Castelo chased St. George away by giving St. George’s attorney, Dan Reicker, a serious case of cold feet. Castelo argued that La Casa’s board was not legally constituted according to the organization’s bylaws. No membership meetings ever took place from which boardmembers were nominated and elected, Castelo charged. Because of that, Castelo has insisted, the existing boardmembers lack the legal authority to authorize the sale. Attorneys for La Casa insisted this was rubbish, that La Casa had no “members.” Whether Reicker was too cautious ​— ​as La Casa’s attorneys contend ​— ​still remains to be seen. St. George tried to have a meeting of the minds with Castelo two months ago. Instead, they locked horns. St. George withdrew.

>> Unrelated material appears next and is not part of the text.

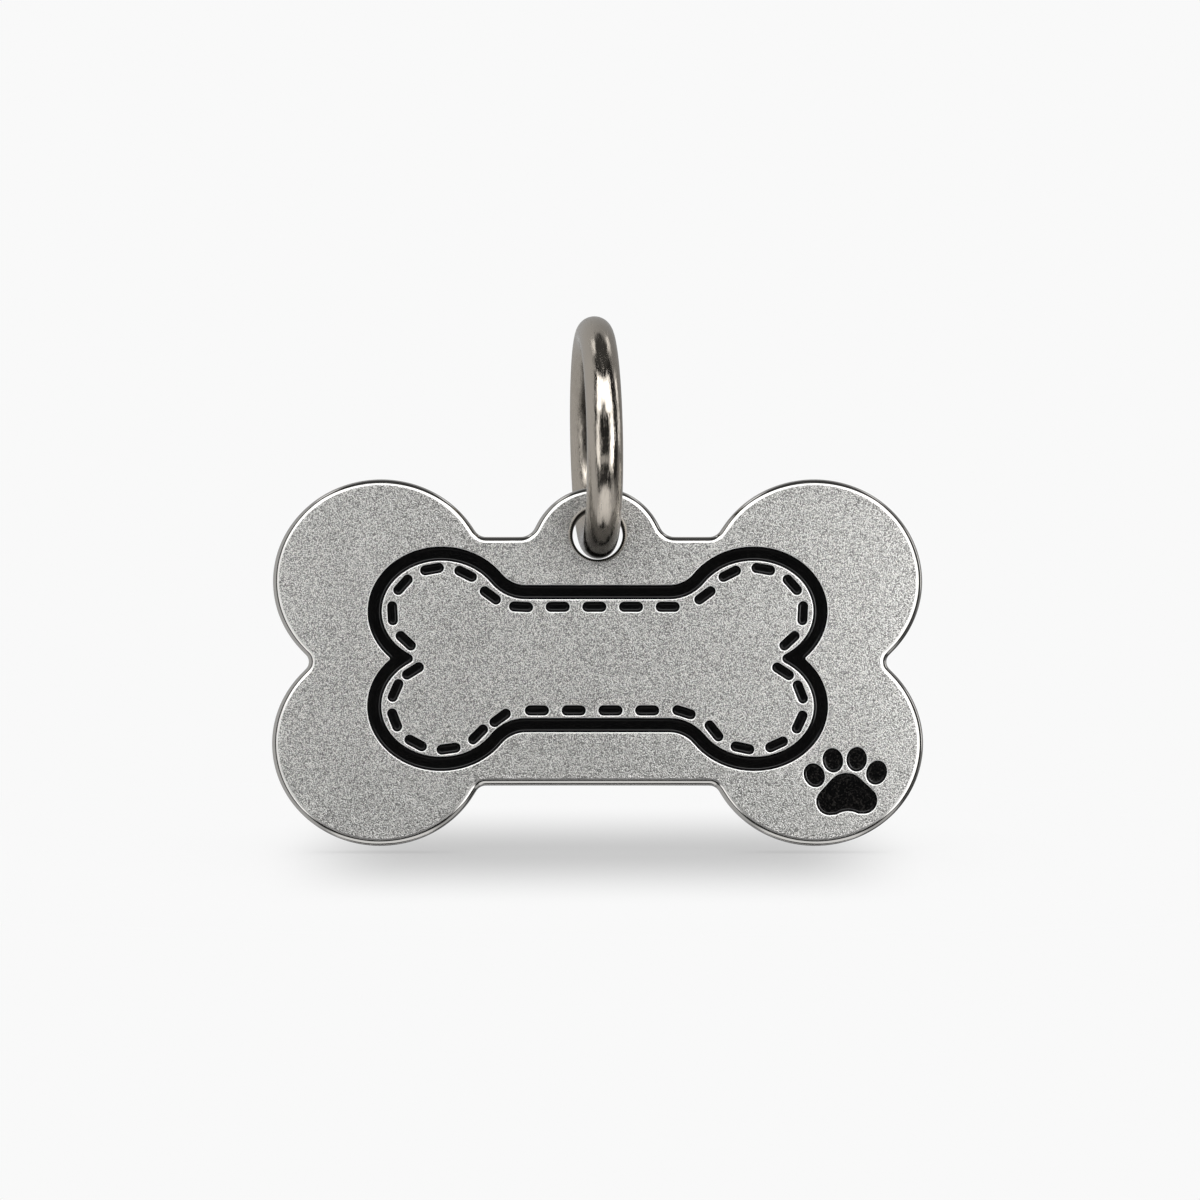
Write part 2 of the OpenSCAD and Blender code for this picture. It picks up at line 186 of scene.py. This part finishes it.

Castelo vowed to oppose the appointment of Mattingly on the same grounds. Old members do exist, he insisted, by the hundreds. If the property is to be sold, they must first be tracked down and a board elected. La Casa’s attorneys vehemently disagree. The matter goes back before a bankruptcy judge May 8. La Casa is hosting a public meeting this coming Monday evening to discuss the impending sale. Should such a sale go through, Martinez and Gonzalez estimated programs could continue for many months. In the meantime, the organization will limp along, serving its community, with Mark Twain’s famous quote hovering unstated in the ether: “The reports of my death are greatly exaggerated.”